Failure of cleanup efforts has left America's largest estuary still nearly 'dead.' Why?

Since 1972, the Clean Water Act has helped restore many of America's waters, allowing fish and humans to swim safely in them. But the largest estuary in the US, the Chesapeake Bay, remains in trouble and little changed. The problem? More than two decades of efforts have fallen foul to complexity, size, and lack of political will.

Americans deserve a pat on the back for gradually understanding that water knows no political boundaries and that cleanup efforts must include an entire watershed (or planet, in the case of global warming). But all the players must do their part, and the save-the-bay project in this mid-Atlantic estuary shows just how tough that is to accomplish.

Even after $6 billion and the involvement of six states; Washington, D.C.; and the Environmental Protection Agency; the Chesapeake Bay is about as "dead" as it was in 1983, when its future was handed to federal, state, and local authorities under the loose guidance of the EPA.

Waste from farms and sewage plants, airborne pollutants, and runoff from developed areas collect in the bay's 64,000-square-mile watershed. They contribute to algae blooms that deplete oxygen, creating areas where creatures such as crabs and oysters can't breathe.

Since 1983, the bay's crab harvest is down 60 percent while the oyster harvest is off by 96 percent, though some of this is due to overharvesting. In about that same time frame, the human population in the watershed is up by 34 percent.

Last week, a coalition of environmentalists, former government officials, and watermen sued the EPA. The coalition argues that the agency broke two federal-state contracts that promised a cleaner bay. It wants a judge to order the EPA to crack down on polluters.

America's waterways have actually come a long way since 1969, when Ohio's oozing Cuyahoga River caught fire and sparked a movement that led to landmark clean-water legislation.
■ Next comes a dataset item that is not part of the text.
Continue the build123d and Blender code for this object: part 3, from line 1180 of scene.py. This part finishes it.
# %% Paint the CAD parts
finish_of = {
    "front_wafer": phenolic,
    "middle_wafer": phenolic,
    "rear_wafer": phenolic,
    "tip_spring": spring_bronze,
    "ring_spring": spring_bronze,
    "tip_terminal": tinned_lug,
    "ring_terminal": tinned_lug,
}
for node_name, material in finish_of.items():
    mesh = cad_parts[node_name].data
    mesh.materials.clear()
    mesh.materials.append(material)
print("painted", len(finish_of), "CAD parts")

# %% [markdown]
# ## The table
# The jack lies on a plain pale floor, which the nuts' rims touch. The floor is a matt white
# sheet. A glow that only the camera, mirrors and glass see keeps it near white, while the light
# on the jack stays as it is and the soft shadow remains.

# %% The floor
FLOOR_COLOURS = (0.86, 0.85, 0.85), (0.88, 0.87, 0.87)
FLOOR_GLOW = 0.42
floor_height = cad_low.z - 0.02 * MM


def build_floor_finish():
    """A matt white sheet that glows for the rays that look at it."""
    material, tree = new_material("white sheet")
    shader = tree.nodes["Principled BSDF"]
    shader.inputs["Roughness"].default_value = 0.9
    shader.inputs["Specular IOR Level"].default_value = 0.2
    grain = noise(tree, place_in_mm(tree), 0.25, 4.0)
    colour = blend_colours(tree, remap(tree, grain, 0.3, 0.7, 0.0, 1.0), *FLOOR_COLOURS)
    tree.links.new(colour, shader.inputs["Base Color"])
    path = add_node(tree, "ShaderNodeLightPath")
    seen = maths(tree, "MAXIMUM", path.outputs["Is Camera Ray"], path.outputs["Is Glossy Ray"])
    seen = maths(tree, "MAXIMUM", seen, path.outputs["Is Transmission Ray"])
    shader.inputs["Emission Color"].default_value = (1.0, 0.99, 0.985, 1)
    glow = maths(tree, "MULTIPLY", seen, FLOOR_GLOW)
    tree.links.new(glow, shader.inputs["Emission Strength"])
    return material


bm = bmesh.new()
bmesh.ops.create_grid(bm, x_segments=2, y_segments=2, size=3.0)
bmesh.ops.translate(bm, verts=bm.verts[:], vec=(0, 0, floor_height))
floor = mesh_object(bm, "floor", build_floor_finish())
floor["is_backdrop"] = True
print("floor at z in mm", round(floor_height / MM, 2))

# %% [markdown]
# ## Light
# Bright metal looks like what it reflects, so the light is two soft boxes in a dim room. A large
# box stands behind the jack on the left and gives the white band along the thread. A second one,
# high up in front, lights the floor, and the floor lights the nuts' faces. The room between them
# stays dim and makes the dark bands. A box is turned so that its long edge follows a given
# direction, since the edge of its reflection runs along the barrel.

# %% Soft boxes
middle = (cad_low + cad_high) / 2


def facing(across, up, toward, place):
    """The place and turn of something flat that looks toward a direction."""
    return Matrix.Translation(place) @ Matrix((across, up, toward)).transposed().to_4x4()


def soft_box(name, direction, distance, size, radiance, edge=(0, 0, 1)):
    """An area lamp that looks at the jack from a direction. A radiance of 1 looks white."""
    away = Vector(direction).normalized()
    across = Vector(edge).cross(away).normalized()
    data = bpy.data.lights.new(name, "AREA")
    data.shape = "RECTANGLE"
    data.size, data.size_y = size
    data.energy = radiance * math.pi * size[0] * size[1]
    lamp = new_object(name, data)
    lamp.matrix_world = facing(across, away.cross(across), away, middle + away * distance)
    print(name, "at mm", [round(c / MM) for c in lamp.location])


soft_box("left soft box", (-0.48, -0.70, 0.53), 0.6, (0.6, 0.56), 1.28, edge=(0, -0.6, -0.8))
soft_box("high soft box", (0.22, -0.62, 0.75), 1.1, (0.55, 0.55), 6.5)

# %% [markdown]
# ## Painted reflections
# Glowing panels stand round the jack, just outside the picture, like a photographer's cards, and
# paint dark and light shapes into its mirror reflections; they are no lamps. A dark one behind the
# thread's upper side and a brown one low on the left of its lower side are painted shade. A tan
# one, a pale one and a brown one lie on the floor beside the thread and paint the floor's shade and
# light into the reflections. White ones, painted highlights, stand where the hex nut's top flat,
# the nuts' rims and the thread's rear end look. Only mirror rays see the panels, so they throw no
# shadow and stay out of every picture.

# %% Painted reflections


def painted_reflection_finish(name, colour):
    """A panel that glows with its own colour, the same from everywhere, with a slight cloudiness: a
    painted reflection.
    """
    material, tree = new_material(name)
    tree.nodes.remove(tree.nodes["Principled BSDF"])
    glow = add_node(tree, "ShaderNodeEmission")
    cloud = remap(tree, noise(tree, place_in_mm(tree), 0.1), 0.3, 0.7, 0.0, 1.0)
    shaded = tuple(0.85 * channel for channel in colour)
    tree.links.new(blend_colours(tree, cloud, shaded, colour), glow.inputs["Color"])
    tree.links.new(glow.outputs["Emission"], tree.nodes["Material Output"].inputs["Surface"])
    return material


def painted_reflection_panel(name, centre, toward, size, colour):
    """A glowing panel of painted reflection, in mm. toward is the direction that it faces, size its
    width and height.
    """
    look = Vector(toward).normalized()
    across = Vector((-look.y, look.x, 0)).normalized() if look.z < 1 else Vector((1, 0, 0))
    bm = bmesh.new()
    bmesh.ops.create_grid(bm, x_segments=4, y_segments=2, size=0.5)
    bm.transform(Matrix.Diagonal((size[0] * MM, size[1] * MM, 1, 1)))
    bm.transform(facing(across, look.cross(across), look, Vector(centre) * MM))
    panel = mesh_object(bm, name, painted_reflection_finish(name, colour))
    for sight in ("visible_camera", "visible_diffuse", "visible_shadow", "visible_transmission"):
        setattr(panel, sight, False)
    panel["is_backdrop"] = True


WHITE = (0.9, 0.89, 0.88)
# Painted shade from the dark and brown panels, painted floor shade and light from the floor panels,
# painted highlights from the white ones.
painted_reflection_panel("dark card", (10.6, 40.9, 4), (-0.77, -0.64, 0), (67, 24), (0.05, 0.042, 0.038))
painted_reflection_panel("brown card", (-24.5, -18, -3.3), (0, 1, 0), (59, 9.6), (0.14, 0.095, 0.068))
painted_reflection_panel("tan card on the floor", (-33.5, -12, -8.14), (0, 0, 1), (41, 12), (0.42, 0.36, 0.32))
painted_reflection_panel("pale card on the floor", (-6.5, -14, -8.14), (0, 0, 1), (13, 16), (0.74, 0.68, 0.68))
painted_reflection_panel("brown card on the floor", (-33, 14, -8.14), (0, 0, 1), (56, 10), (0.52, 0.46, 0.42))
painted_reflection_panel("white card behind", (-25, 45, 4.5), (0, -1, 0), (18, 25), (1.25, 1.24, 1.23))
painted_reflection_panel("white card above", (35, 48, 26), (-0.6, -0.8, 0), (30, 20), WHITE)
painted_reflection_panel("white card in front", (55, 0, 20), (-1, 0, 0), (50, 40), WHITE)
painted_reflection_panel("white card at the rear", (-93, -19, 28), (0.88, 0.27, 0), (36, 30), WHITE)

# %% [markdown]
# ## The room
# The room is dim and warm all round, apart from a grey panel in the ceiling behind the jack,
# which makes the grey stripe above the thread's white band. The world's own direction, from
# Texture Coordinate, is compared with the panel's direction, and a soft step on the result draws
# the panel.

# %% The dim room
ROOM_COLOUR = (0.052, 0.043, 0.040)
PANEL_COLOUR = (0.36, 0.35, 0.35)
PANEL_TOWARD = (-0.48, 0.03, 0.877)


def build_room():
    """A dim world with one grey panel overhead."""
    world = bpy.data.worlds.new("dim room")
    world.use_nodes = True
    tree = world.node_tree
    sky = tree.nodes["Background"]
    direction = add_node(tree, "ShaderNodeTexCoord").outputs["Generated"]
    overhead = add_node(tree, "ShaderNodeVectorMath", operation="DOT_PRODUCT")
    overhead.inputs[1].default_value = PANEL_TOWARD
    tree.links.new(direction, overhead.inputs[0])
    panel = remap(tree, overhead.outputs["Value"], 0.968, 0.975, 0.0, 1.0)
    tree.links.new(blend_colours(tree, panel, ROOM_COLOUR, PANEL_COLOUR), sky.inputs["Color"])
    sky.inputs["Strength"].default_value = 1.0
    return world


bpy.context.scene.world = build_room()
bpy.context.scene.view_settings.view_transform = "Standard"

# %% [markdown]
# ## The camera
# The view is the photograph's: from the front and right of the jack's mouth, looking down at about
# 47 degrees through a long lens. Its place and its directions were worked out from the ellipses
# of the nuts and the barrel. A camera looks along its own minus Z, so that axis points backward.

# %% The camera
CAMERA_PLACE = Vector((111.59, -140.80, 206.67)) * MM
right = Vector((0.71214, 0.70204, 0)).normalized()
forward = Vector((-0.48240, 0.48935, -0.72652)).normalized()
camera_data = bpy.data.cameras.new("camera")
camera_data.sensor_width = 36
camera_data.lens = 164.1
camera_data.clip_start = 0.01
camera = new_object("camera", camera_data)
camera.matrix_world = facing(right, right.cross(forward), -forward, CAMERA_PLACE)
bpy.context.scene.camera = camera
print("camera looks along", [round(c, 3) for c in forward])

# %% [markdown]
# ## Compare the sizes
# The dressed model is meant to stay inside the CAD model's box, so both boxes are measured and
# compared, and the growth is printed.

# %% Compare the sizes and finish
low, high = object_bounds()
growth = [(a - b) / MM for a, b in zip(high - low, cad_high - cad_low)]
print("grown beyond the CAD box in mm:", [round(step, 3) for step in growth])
Lake Erie, once considered biologically dead, again supports aquatic life. The number of rivers, lakes, and bays regarded as safe for swimming and fishing has doubled since the Clean Water Act became law. Boston Harbor, Tampa Bay, and the Hudson River have all improved. But a third of US waterways still are not fishable or swimmable.

The Chesapeake stands out for its size and complexity, making it a more difficult problem to solve. By comparison, the Hudson River, a watershed that is one-fifth the size, now has more oxygen than it used to.

The Chesapeake's challenges range from a lack of political will to significant changes in farm and development practices to getting follow-through from states and localities. Huge technical issues remain, such as establishing acceptable daily pollution loads in the bay and its tributaries – the EPA's job – and then issuing permits that correspond to these totals.

A resurgent green movement, reflected in the suit against the EPA, may help, but there's no question that an effort this big and diffuse needs better leadership and enforcement. There are no penalties for missing cleanup goals, for instance.

At the very least, the Chesapeake Bay lawsuit sounds the alarm: for a quarter century, this cleanup effort has been swimming in circles.